> _WRITTEN TASK_
Write out the lines from the top of the material through the line with "return path, lifted(surface, around, along, height", exactly and with nothing added.

> _DATASET EXCERPT_

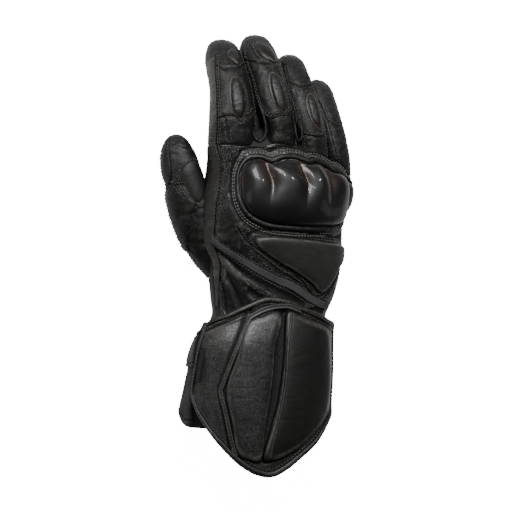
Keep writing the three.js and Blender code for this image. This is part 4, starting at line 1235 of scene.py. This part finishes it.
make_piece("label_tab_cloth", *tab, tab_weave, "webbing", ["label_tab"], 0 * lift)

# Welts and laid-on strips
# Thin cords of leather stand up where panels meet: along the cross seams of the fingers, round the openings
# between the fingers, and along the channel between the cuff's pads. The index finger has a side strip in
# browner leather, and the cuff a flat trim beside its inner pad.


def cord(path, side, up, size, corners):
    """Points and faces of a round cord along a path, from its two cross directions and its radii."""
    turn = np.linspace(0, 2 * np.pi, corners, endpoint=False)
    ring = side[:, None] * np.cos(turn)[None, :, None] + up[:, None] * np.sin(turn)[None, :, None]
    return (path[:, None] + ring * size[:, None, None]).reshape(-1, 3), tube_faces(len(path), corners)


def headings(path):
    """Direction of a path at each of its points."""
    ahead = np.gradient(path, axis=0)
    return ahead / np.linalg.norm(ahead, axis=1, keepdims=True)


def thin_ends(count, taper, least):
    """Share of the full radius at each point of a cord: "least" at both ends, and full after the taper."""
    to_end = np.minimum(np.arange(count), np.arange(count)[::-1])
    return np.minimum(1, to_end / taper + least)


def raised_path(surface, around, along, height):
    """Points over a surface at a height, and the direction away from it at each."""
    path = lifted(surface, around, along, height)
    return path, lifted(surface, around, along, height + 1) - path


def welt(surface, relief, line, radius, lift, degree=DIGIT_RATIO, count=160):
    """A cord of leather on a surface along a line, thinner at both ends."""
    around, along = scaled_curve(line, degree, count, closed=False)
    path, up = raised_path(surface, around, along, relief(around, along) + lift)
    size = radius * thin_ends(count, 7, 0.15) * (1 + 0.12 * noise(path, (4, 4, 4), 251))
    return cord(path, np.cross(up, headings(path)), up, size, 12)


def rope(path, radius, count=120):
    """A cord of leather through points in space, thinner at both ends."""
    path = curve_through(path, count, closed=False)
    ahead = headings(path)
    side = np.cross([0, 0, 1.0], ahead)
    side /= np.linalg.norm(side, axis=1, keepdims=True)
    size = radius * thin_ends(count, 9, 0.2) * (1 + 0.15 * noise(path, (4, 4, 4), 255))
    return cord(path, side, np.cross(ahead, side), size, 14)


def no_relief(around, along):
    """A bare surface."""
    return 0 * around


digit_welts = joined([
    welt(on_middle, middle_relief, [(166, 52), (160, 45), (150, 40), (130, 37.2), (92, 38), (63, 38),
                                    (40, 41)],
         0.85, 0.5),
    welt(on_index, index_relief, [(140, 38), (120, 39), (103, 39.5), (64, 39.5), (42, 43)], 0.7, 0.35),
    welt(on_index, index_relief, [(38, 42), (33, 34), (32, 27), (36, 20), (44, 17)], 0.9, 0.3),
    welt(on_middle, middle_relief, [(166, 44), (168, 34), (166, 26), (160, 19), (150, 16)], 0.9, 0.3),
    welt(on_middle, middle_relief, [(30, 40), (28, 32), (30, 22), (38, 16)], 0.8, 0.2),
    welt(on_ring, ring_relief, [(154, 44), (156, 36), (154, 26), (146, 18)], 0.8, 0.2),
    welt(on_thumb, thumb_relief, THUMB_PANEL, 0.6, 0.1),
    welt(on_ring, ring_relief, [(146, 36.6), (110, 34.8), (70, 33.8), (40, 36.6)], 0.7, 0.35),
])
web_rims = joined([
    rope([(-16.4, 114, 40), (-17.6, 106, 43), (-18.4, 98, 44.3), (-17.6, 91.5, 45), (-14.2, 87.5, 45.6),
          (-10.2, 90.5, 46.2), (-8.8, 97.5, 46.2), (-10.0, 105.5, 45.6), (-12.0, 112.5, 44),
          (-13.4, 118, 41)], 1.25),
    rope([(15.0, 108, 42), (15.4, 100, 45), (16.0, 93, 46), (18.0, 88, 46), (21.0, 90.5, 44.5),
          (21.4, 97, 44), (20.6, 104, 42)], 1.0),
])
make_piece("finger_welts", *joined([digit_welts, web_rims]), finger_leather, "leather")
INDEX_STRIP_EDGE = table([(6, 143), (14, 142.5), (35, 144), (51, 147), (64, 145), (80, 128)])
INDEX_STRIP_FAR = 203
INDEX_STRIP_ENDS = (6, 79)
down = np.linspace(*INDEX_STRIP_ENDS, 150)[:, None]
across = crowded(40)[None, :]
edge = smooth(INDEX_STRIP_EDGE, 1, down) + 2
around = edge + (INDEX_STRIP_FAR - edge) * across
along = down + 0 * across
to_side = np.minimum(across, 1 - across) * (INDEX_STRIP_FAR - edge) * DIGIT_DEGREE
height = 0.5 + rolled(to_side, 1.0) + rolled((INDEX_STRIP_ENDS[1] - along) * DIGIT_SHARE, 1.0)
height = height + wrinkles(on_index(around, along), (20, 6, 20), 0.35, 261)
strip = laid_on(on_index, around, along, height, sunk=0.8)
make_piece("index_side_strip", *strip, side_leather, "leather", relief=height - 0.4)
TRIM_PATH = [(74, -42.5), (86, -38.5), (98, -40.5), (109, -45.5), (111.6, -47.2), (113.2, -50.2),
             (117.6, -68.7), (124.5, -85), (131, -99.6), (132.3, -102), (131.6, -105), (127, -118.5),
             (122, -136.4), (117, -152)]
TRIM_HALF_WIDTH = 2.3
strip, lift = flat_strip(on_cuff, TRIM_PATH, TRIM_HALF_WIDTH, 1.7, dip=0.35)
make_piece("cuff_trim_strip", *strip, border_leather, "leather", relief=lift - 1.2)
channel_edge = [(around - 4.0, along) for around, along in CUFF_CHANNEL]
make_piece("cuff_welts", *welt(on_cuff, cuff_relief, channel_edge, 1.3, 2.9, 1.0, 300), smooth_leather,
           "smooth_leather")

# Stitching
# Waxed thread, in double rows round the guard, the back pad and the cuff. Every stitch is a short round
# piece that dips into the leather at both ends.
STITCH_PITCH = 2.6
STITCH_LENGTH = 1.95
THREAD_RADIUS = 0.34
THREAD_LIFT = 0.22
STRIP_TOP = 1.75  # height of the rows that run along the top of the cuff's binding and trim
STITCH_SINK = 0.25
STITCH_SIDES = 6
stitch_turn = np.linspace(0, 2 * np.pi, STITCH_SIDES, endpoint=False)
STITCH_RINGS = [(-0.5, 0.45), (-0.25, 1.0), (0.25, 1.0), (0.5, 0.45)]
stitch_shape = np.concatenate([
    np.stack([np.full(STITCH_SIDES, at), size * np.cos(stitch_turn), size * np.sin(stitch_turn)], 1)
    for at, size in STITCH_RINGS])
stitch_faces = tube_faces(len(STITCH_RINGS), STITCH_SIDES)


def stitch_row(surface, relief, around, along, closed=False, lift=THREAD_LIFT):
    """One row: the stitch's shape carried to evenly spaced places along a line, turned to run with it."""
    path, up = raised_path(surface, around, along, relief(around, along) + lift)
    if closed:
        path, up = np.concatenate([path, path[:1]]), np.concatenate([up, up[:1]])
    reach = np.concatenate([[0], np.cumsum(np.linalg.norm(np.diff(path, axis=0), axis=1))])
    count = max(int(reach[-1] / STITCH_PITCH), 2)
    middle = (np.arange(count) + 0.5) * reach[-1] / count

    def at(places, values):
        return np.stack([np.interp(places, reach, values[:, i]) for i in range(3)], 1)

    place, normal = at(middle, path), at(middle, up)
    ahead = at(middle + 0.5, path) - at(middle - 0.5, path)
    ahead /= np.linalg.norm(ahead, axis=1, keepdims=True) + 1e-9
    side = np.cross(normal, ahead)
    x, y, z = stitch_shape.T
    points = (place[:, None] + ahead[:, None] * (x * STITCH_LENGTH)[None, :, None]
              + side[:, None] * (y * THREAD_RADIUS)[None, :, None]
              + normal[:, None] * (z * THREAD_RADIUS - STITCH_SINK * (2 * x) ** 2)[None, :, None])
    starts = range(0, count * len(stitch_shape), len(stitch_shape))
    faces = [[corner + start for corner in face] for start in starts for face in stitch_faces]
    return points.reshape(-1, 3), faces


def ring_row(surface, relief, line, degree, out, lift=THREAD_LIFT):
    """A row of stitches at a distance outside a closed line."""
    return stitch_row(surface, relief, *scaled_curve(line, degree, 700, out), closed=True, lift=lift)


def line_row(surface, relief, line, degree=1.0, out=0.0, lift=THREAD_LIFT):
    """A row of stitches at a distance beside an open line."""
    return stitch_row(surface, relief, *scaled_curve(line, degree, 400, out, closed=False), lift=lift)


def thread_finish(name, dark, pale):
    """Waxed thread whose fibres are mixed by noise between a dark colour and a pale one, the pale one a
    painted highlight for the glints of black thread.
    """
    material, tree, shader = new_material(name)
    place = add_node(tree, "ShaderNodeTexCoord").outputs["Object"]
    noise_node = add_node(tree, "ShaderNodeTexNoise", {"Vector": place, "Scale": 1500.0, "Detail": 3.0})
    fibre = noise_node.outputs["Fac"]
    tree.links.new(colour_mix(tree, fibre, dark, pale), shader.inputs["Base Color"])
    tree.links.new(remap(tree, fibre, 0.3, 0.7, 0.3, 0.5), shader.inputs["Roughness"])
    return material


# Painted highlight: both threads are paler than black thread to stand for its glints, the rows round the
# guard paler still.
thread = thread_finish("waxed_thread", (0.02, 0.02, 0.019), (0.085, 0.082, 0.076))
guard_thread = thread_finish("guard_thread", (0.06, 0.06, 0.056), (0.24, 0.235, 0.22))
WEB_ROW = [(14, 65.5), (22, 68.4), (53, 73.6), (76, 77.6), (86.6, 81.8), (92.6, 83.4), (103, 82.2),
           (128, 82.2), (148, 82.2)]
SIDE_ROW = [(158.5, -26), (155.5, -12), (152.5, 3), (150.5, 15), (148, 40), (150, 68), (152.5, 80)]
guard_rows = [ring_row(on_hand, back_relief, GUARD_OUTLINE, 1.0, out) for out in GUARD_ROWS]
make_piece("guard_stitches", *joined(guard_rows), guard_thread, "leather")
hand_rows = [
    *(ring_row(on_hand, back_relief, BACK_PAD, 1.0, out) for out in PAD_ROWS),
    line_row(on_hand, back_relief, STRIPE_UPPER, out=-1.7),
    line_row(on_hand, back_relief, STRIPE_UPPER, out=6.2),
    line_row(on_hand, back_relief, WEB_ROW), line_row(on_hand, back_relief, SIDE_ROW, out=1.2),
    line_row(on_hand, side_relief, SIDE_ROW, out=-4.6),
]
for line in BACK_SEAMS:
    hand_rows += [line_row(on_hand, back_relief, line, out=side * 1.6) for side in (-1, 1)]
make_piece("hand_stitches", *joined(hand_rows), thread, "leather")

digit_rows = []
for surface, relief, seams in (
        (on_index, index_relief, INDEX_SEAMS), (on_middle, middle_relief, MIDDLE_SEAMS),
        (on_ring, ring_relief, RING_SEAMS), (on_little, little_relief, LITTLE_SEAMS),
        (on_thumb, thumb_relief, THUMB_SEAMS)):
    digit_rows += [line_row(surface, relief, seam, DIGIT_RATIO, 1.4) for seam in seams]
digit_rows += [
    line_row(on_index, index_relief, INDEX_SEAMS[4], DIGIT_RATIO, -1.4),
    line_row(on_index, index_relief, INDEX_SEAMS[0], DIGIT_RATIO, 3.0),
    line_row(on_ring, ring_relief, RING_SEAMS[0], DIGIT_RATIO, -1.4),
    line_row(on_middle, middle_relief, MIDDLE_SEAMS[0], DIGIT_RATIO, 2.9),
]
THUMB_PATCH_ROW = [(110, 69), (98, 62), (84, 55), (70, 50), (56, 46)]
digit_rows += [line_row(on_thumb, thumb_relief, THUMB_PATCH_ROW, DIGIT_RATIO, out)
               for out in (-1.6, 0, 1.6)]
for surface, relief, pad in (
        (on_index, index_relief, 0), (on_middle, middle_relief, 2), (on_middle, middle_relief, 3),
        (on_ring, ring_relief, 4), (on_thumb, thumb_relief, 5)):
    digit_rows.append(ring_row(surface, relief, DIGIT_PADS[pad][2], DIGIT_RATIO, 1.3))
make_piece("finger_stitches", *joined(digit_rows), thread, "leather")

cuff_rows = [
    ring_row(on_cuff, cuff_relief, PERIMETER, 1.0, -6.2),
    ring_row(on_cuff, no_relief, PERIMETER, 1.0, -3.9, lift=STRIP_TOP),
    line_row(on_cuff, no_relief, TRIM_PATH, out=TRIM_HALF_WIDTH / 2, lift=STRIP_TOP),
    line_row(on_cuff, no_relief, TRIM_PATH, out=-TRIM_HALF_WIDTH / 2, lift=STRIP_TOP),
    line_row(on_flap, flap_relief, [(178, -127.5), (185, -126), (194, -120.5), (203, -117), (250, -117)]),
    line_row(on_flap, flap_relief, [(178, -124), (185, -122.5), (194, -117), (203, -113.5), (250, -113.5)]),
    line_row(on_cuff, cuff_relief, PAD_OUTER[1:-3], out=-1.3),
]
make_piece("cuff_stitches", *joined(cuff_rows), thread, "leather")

> _OUTPUT BELOW_
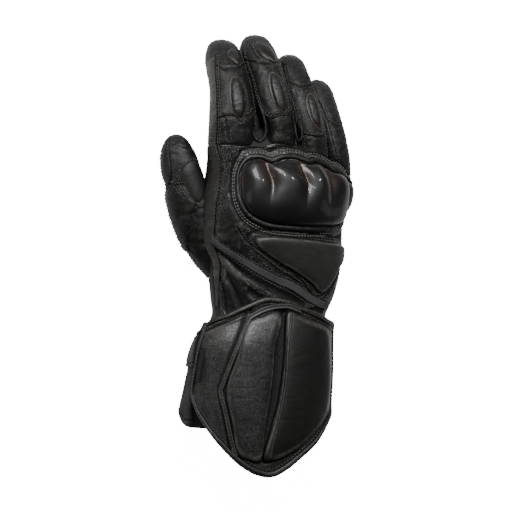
Keep writing the three.js and Blender code for this image. This is part 4, starting at line 1235 of scene.py. This part finishes it.
make_piece("label_tab_cloth", *tab, tab_weave, "webbing", ["label_tab"], 0 * lift)

# Welts and laid-on strips
# Thin cords of leather stand up where panels meet: along the cross seams of the fingers, round the openings
# between the fingers, and along the channel between the cuff's pads. The index finger has a side strip in
# browner leather, and the cuff a flat trim beside its inner pad.


def cord(path, side, up, size, corners):
    """Points and faces of a round cord along a path, from its two cross directions and its radii."""
    turn = np.linspace(0, 2 * np.pi, corners, endpoint=False)
    ring = side[:, None] * np.cos(turn)[None, :, None] + up[:, None] * np.sin(turn)[None, :, None]
    return (path[:, None] + ring * size[:, None, None]).reshape(-1, 3), tube_faces(len(path), corners)


def headings(path):
    """Direction of a path at each of its points."""
    ahead = np.gradient(path, axis=0)
    return ahead / np.linalg.norm(ahead, axis=1, keepdims=True)


def thin_ends(count, taper, least):
    """Share of the full radius at each point of a cord: "least" at both ends, and full after the taper."""
    to_end = np.minimum(np.arange(count), np.arange(count)[::-1])
    return np.minimum(1, to_end / taper + least)


def raised_path(surface, around, along, height):
    """Points over a surface at a height, and the direction away from it at each."""
    path = lifted(surface, around, along, height)
    return path, lifted(surface, around, along, height + 1) - path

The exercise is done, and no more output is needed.